I’m paraphrasing, but that’s basically how it goes. This also demonstrates how, despite popular opinion, extroverts can be extraordinarily anti-social. Yet introverts are considered the creepy, future mass killers of society, while extroversion is hoisted up as the ideal. Some of this stems from a simple obsession with noise. Last week I went to a nearby bar to get a beer with my producer. It was about 6 in the evening, we stopped off at a place with a great selection of brews from all over the country. Nobody in the joint was under the age of 25, most looked to be well over 30. I can say with certainty that not a single one of the mostly white, adult, blue collar dudes in that establishment came there to get their twerk on. But that didn’t stop the bar management from blasting rap music in our faces at 1000 decibels. This, in and of itself, has become an epidemic. A few months ago I tried to order a roast beef sandwich at a deli, but my efforts were hindered by the pulsating techno-pop music pumping through the speakers. Again, this was at a sandwich shop, around lunch time on a Tuesday. Not exactly the sort of time and place where you expect, or need, or desire a 1980’s nightclub ambience.
Maybe it’s a stretch to try and connect techno and roast beef with our society’s obsession with being extroverted, but I think it all grows from the same root: We’ve decided that small talk is better than real talk, noise is better than silence, and we’d all rather be — or we’d rather our kids be– Tony Robbins than, say, Leonardo Da Vinci (a notable introvert).

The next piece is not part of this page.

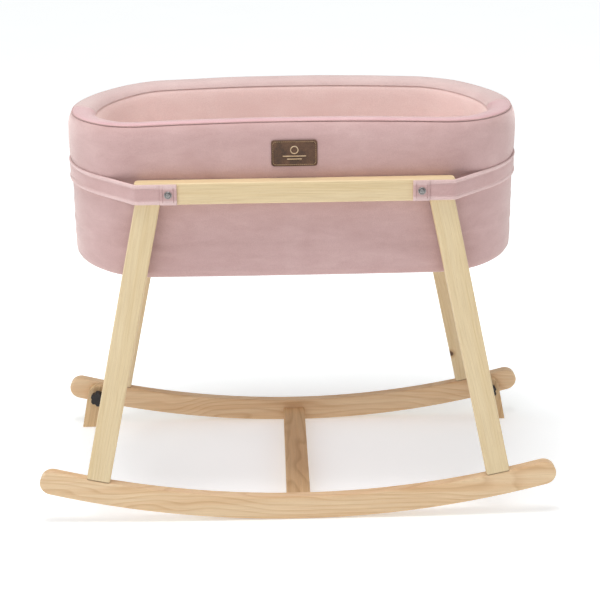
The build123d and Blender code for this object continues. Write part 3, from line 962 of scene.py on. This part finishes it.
def screw_head():
    """A countersunk head with a cross recess, its shank hidden in the wood."""
    head = lathed(
        "screw",
        (
            (0.0, -0.0280), (0.0008, -0.0265), (0.0019, -0.0235), (0.0019, 0.0002), (0.0036, 0.0012),
            (0.0041, 0.0017), (0.0040, 0.0022), (0.0034, 0.0027), (0.0020, 0.0031), (0.0, 0.0032),
        ),
        32,
    )
    for turn in (0, 90):
        select_none()
        bpy.ops.mesh.primitive_cube_add(size=1, location=(0, 0, 0.0031), rotation=(0, 0, radians(turn)))
        cutter = bpy.context.object
        cutter.scale = (0.0054, 0.0013, 0.0030)
        settle(cutter)
        cut = head.modifiers.new("recess", "BOOLEAN")
        cut.object = cutter
        cut.solver = "EXACT"
        apply_modifiers(head)
        bpy.data.objects.remove(cutter)
    clean(head, 1e-6, 30)
    return head


def at_each_screw(name, make):
    pieces = []
    for x in (-BELT_SCREW_X, BELT_SCREW_X):
        for y_side in (-1, 1):
            pieces.append(on_rail(make(), x, y_side))
    return joined(name, pieces)


cups = at_each_screw("belt_cup_washers_turned", cup_washer)
finish_piece(cups, "stand", "zinc_steel", zinc, "belt_cup_washers")
screws = at_each_screw("belt_screws_crossed", screw_head)
finish_piece(screws, "stand", "zinc_steel", zinc, "belt_screws")


# ---------------------------------------------------------------- label


def wall_y(x):
    """Where the cover's outer face lies at the front, over x."""
    share = 0.75 + x / (4 * QUARTER)
    at, out = outline(share)
    return (at + 0.0042 * out).y


LABEL_WIDTH, LABEL_HEIGHT, LABEL_CORNER = 0.078, 0.045, 0.005
LABEL_MIDDLE = 0.674


def label_edge(share, grow=0.0):
    """A point round the label's rounded edge, grown by this much."""
    half_w = LABEL_WIDTH / 2 + grow - LABEL_CORNER
    half_h = LABEL_HEIGHT / 2 + grow - LABEL_CORNER
    arc = pi / 2 * LABEL_CORNER
    spans = (2 * half_h, arc, 2 * half_w, arc, 2 * half_h, arc, 2 * half_w, arc)
    want = share % 1.0 * sum(spans)
    corners = ((1, 1), (-1, 1), (-1, -1), (1, -1))
    for k, span in enumerate(spans):
        if want <= span or k == 7:
            break
        want -= span
    quarter = k // 2
    cx, cz = corners[quarter][0] * half_w, corners[quarter][1] * half_h
    if k % 2:
        turn = pi / 2 * quarter + want / LABEL_CORNER
        return cx + LABEL_CORNER * cos(turn), cz + LABEL_CORNER * sin(turn)
    ends = ((half_w + LABEL_CORNER, -half_h, 0, 1), (half_w, half_h + LABEL_CORNER, -1, 0),
            (-half_w - LABEL_CORNER, half_h, 0, -1), (-half_w, -half_h - LABEL_CORNER, 1, 0))
    x0, z0, dx, dz = ends[quarter]
    return x0 + dx * want, z0 + dz * want


# From the middle of the face to its edge and round the back: share of size, and proud of the wall
label_section = (
    (0.0, 0.0021), (0.30, 0.0021), (0.60, 0.0021), (0.78, 0.0021), (0.845, 0.0020), (0.865, 0.0015),
    (0.885, 0.0020), (0.93, 0.0023), (0.965, 0.0023), (0.988, 0.0019), (1.0, 0.0012),
    (0.998, 0.0004), (0.97, 0.0001), (0.5, 0.0001), (0.0, 0.0001),
)


def label_place(u, v):
    size, proud = label_section[round(v * (len(label_section) - 1))]
    grow = -(1 - size) * LABEL_HEIGHT / 2 if size > 0.7 else -0.3 * LABEL_HEIGHT / 2
    x, z = label_edge(u, grow)
    if size <= 0.7:
        x, z = x * size / 0.7, z * size / 0.7
    return Vector((x, wall_y(x) - proud, LABEL_MIDDLE + z))


label = wrapped("label_patch_leatherette", 96, len(label_section) - 1, label_place, angle=40)
finish_piece(label, "basket", "leatherette", patch_look, "label_patch")

label_line = []
for k in range(260):
    x, z = label_edge(k / 260, -0.0029)
    lift = 0.0019 if k % 4 < 3 else 0.0012
    label_line.append(Vector((x, wall_y(x) - lift, LABEL_MIDDLE + z)))
label_stitches = tube("label_stitches", label_line, 0.00038, 5, closed=True)
finish_piece(label_stitches, "basket", "leatherette", light_thread)

# A plain mark of our own: a small ring over two bars
mark_pieces = []
ring = []
for k in range(48):
    turn = 2 * pi * k / 48
    x, z = 0.0062 * cos(turn), 0.0055 + 0.0062 * sin(turn)
    ring.append(Vector((x, wall_y(x) - 0.0021, LABEL_MIDDLE + z)))
mark_pieces.append(tube("mark_ring", ring, 0.0009, 8, closed=True))
for z, reach in ((-0.0050, 0.0205), (-0.0100, 0.0130)):
    bar = []
    for k in range(21):
        x = reach * (k / 10 - 1)
        bar.append(Vector((x, wall_y(x) - 0.0021, LABEL_MIDDLE + z)))
    mark_pieces.append(tube("mark_bar", bar, 0.0009, 8))
mark = joined("label_mark", mark_pieces)
finish_piece(mark, "basket", "leatherette", mark_look)


# ---------------------------------------------------------------- floor, light and camera

select_none()
bpy.ops.mesh.primitive_plane_add(size=18, location=(0, 0, -0.0004))
floor = bpy.context.object
floor.name = "studio_floor"
floor_look, tree, shader, place = start_material("studio_floor_painted", 0.75, Specular_IOR_Level=0.2)
mottled = noisy(tree, place, 3, 3, 0.5)
tree.links.new(shader.inputs["Base Color"], ramp(tree, mottled, ((0.3, "EDF2F3"), (0.7, "F0F5F6"))))
# Painted light: the floor glows, more strongly away from the object, so that it brightens to white away
# from the object and stays darker near it, as painted shade
away = add(tree, "ShaderNodeVectorMath", {"operation": "LENGTH"}, in0=place).outputs["Value"]
shader.inputs["Emission Color"].default_value = (1.0, 1.0, 1.0, 1.0)
tree.links.new(shader.inputs["Emission Strength"], spread(tree, away, 0.30, 1.2, 0.30, 0.60))
floor.data.materials.append(floor_look)

world = bpy.data.worlds.new("studio")
bpy.context.scene.world = world
world.use_nodes = True
sky = world.node_tree.nodes["Background"]
sky.inputs["Color"].default_value = (1.0, 1.0, 1.0, 1.0)
# White behind the object, and dimmer as light, so that the softboxes give the shapes
seen = add(world.node_tree, "ShaderNodeLightPath").outputs["Is Camera Ray"]
world.node_tree.links.new(sky.inputs["Strength"], spread(world.node_tree, seen, 0.0, 1.0, 0.42, 1.05))


LIGHTS_AIM = Vector((0, 0, 0.45))


def soft_light(name, place, size, power):
    data = bpy.data.lights.new(name, "AREA")
    data.shape = "RECTANGLE"
    data.size, data.size_y = size
    data.energy = power
    lamp = bpy.data.objects.new(name, data)
    bpy.context.scene.collection.objects.link(lamp)
    lamp.location = place
    lamp.rotation_euler = (Vector(place) - LIGHTS_AIM).to_track_quat("Z", "Y").to_euler()


soft_light("key_softbox", (-1.6, -2.4, 2.2), (1.6, 1.6), 14)
soft_light("top_softbox", (-0.2, -0.55, 3.0), (1.3, 1.0), 42)
soft_light("left_softbox", (-2.6, 0.5, 1.4), (1.4, 1.4), 12)
soft_light("right_softbox", (2.6, 0.2, 1.4), (1.4, 1.4), 8)

CAMERA_PLACE = Vector((-0.044, -2.706, 1.252))
CAMERA_PITCH = 0.3256
CAMERA_YAW = 0.0203
CAMERA_ROLL = -0.0125
data = bpy.data.cameras.new("studio_camera")
data.sensor_width = 36.0
data.lens = 90.5
camera = bpy.data.objects.new("studio_camera", data)
bpy.context.scene.collection.objects.link(camera)
forward = Vector((CAMERA_YAW * cos(CAMERA_PITCH), cos(CAMERA_PITCH), -sin(CAMERA_PITCH))).normalized()
right = forward.cross(Vector((0, 0, 1))).normalized()
up = right.cross(forward)
tilted = cos(CAMERA_ROLL) * right + sin(CAMERA_ROLL) * up
lifted = tilted.cross(forward)
turn = Matrix((tilted, lifted, -forward)).transposed().to_4x4()
camera.matrix_world = Matrix.Translation(CAMERA_PLACE) @ turn
bpy.context.scene.camera = camera
bpy.context.scene.view_settings.view_transform = "Standard"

We live in a country where it’s perfectly acceptable to find the silent person in the back of the room and say, in as loud and shrill a voice as possible, “WHY ARE YOU SO QUIET?!” Yet I’ll be frowned upon if I walk up to some gossiping blabbermouth at the food court and innocently inquire as to if, and when, they plan on shutting their mouth for 15 seconds.
We put “team work” and “group collaboration” over individual achievement. In schools, the teacher may even break students into groups to complete math and writing assignments. I don’t think anything has ever been accomplished by committee in either field, but, hey, we gotta “socialize” the little creatures, right?
Introverts might not enjoy parties, but that isn’t because they’re afraid of them. It’s because they’re bored by them. They’d rather take their beer into another room and read something, or write something, or think about something. They aren’t hiding from human interaction, they’re doing the thing that energizes them and brings them fulfillment.
Indeed, many of the greatest inventors, engineers, creators, thinkers, writers, artists and revolutionaries have possessed the apparently defective trait of introversion. Einstein, Newton, Yeats, Proust, Shakespeare, Orwell, Edison, Plato, Bill Gates — all introverts. And all incredibly successful BECAUSE of this trait, not in spite of it. Today I’m sure we’d tell Newton to “come out of his shell”. We’d be offended by Plato because he doesn’t stop to talk about the weather every time we pass him in the hall. I’m sure Edison’s teachers would recommend a daily dose of psychotropic medication to cure him of his “anti-social disorder”.
I’m not saying all introverts are towering geniuses — I’m living proof that it doesn’t always work that way — but, still, your 5th grade introvert might have beautiful intellectual gifts that don’t include being naturally outgoing. Who cares? He won’t make a great salesman, so what? His personality is an asset in so many ways, even if the world says otherwise. The world doesn’t know what it’s talking about. The world doesn’t know that it’s been shaped and transformed by those weird, shy introverts. So, no, there isn’t anything defective about those quiet kids in class. But there might be something brilliant about them. They might be able to think and create incredible things in their quiet mind, inside that “shell,” up in that mysterious head of theirs.
The next time you think there’s something wrong with being introverted, pick up a biography of Ghandi, or JK Rowling, or Warren Buffett, or Thomas Aquinas, or Abraham Lincoln, and then reconsider your assessment. We might not light up the room, but we can change the world.